Brad calmed down a little and we talked about the weather and having pets, and then we walked back to the car. Driving back felt completely fine, or maybe I was just happy because I was going to be home soon, and away from the experience. Brad walked me to my door, and with perfect timing, my mother opened it just as we reached the step.

"Oh! Hi," she said. "I'm getting something from the car." She unlocked the Accord, pulled out a magazine, and came back. And then she talked to him for half an hour in our entryway. It was adorable parent/RA stuff, and as I stood only partially involved in the conversation, I suddenly realized that I was not going to be able to get rid of him.

I almost even thought that he was going to drop down on one knee right there, ignoring the fact that most guys wait for the girl to be in love with him to do so. I wondered what an ulcer felt like, and if I had one, or could get one somewhere. My mother invited him into the kitchen, and so we moved there and talked a little more until my mom had to leave, and then it was just him, me, and two glasses of water. I opened my mouth a couple of times to say what I had been rehearsing in my head since we'd gotten back in the car, but each time I went to say it, Brad asked me something or filled the silence with a comment about my house. At about 4:00, there was a longer silence than usual. I opened my mouth for the third time, suddenly glad that the silence had opened up at the exact moment I had enough courage to say anything.

"Oh, it's 4 o'clock!" Brad looked at his watch and declared that he needed to head home. He drained his glass and put it in the sink before walking to the door. I followed him, squeezing my lips together and whipping my head quickly from side to side and up and down, trying to invisibly beat some sense into my cowardly self. I just couldn't do it. I couldn't. And it was all going to end badly, I knew it was, and there was nothing I could do about it.
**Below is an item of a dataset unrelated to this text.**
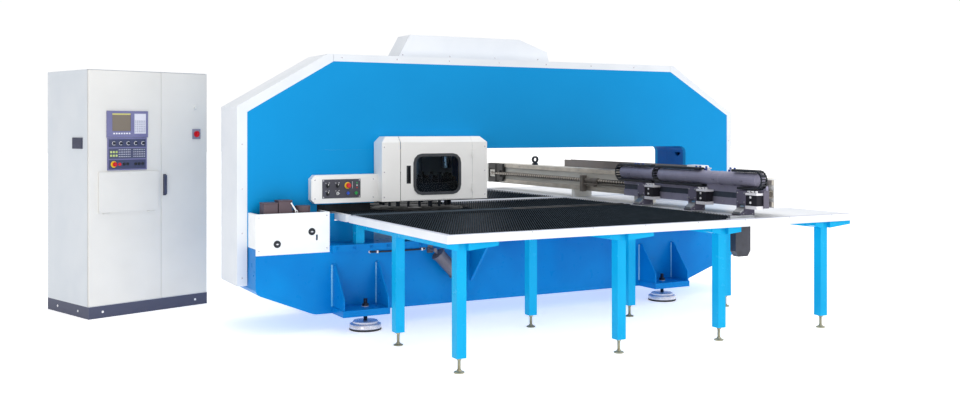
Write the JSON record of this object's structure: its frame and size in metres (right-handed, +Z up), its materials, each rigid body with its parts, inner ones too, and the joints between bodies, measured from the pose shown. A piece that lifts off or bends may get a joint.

Brad opened the door himself and stepped down onto the mini patio and then turned around to smile at me. "So...I'll see you?" I made the mistake of beginning my response with a smile. He started to turn around, without so much as another word, and my smile dropped.

"Brad," I said. He turned around with such happy expectation that I felt too guilty to be worthy of anything happy, ever. I had my hand on the door, and I squeezed it, imagining that my knuckles were white with the effort. "I... don't know if this is going to work."

Brad's face fell. I mean, almost literally. His smile turned into pathetic hot wax, melting downwards until I thought it was irretrievable, and his eyes lost their shine.

"I mean, you're awesome and all, but... I... I'm not ready for a relationship like this." I closed my eyes a little bit longer than usual and mentally kicked myself. It was not going well.

"OK," he said. And then he walked away. He was in his car before I could to climb out of my hole, so by the time I saw the light of day again, I was left standing with my imaginary shovel in one hand and the door in the other. So I hit myself in the head with the one and shut the other, softly.

It took me years to be able to run by that park without feeling mysteriously guilty.